In 2015, Malaysian police announced that half of the arrested prostitutes in a police raid in Kuala Lumpur were Iranians. Some Iranian women in Malaysia became prostitutes due to financial problems.

==Malaysian sex tourists in foreign countries==
South Korean Yang Hyun-suk, head of K-Pop YG Entertainment was accused by South Korean media (Straight program by Munhwa Broadcasting Corporation) of offering local prostitutes from South Korea to male foreign investors including the Malaysian Chinese businessman Low Taek Jho. Another woman interviewed in the same program said a YG subsidiary YGX executive brought along a Thai man who raped her.

==Legal situation==
There are no federal laws against prostitution but there are laws against related activities. Section 372 of the Penal Code criminalises soliciting in any place and living on the earnings of a prostitute. The latter is applied against those who run brothels.

The Prevention and Control of Infectious Diseases Act 1988 adds an offence of exposing another person to the risk of HIV infection.

Local health regulations prevent health and beauty establishments (which includes massage parlours) from employing sex-workers.

Various other laws such as those against vagrancy are also used against sex-workers.

===Kelantan===
The Sharia Criminal Offences Act, which brings Sharia law into force, is in effect in Kelantan. Sharia law allows fines and public whipping or caning for "any woman who prostitutes herself". Buying of sex is also forbidden. However Deputy Prime Minister Dr Ahmad Zahid Hamidi suggests this may only apply to Muslims.

==Kuala Lumpur==
Kuala Lumpur has a number of red-light districts where street prostitution, massage parlours and brothels can be found.

The most upmarket area for prostitution, and probably the best known, is Bukit Bintang. While the more downmarket is the RLD at Lorong Haji Taib where Indian, Chinese, and local prostitutes operate. Close by is the Chow Kit area where transgender prostitutes ply at night.

Changkat Bukit Bintang, Chow Kit, Jalan Alor, Jalan Hicks, and Jalan Thamibipilly in the Brickfields area are known red-light districts. Street walkers operate around Jalan Petaling. Another well-known place among locals is Desa Sri Hartamas located in the Segambut district, where massage parlours can also be found.

In the Klang Valley, Chinese, Vietnamese, Thais, and Cambodians work as Guest Relations Officers (GROs) in the karaoke and bars. After being brought a few drinks they will negotiate a price for sex. Indonesians work as dancers/prostitutes in the Dangdut Pubs. African prostitutes try to pick up customers outside nightclubs in Bukit Bintang, Jalan Sultan Ismail, and Jalan Imbi. There are also a number of escort agencies.

==Johor Bahru==
Johor Bahru is notorious as a sleazy border town since the 1980s. The underground sex services has a huge demand from foreign migrant workers and Singaporeans. Known red light districts in Johor Bahru are Johor Bahru City Square, Wong Ah Fook Street, Jalan Meldrum, Kotaraya, and Taman Sentosa.

==Sex trafficking==

Demand for prostitution has created a problem of people trafficking for the purpose of forced prostitution from China and Vietnam, even as far as Uganda. A 2009 study by a church estimated that there were 30–32,000 victims of trafficking in the Sabah area alone. Victims are detained without access to legal, medical or social services in 'protective shelters'. After 90 days they are usually deported.

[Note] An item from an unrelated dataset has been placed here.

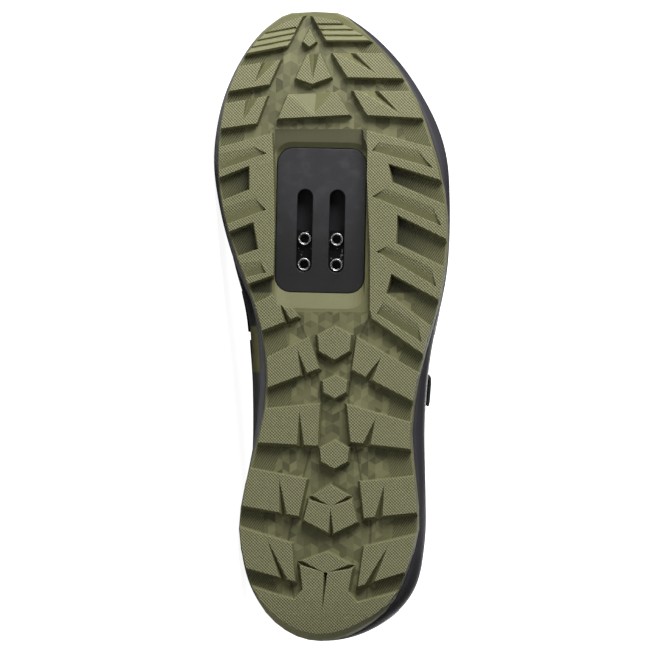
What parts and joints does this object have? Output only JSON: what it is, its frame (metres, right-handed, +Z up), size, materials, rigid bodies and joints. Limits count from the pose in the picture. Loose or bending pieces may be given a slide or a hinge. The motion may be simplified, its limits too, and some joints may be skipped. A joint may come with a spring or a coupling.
{
  "type": "cycling shoe",
  "caption": "Left off-road cycling shoe lying on its inner side, with olive rubber lugs, a slotted plate for a two-bolt cleat, and hook-and-loop straps.",
  "frame": {"origin": "centre of the bounding box, on the floor", "axes": "+X from the toe towards the heel, +Y from the tread towards the collar, +Z up from the floor, towards the outer side of the foot"},
  "size_m": [0.2752, 0.1206, 0.102],
  "materials": {
    "olive_rubber": "matte",
    "charcoal_foam": "satin",
    "black_nylon": "satin",
    "steel": "brushed",
    "black_synthetic": "satin",
    "guard_film": "satin",
    "padded_mesh": "matte",
    "webbing": "matte",
    "tab_rubber": "matte",
    "footbed_cloth": "matte"
  },
  "bodies": {
    "root": {"outsole": "olive_rubber", "cleat_plate": "black_nylon", "nut_plate": "steel", "midsole": "charcoal_foam", "insole": "footbed_cloth", "upper": "black_synthetic", "toe_guard": "guard_film", "heel_counter": "guard_film", "tongue": "padded_mesh", "strap_front": "webbing", "strap_middle": "webbing", "strap_instep": "webbing", "strap_tab": "tab_rubber"}
  },
  "joints": []
}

Child prostitution and trafficking is also a problem.

The United States Department of State Office to Monitor and Combat Trafficking in Persons ranks Malaysia as a 'Tier 2 Watch List' country.

=== Malaysian prostitutes in foreign countries ===
In 2004 the United States Department of State reported that some Malaysian women and girls had been trafficked for sexual purposes, mostly to Singapore, Macau, Hong Kong, and Taiwan, but also to Japan, Australia, Canada, and the United States.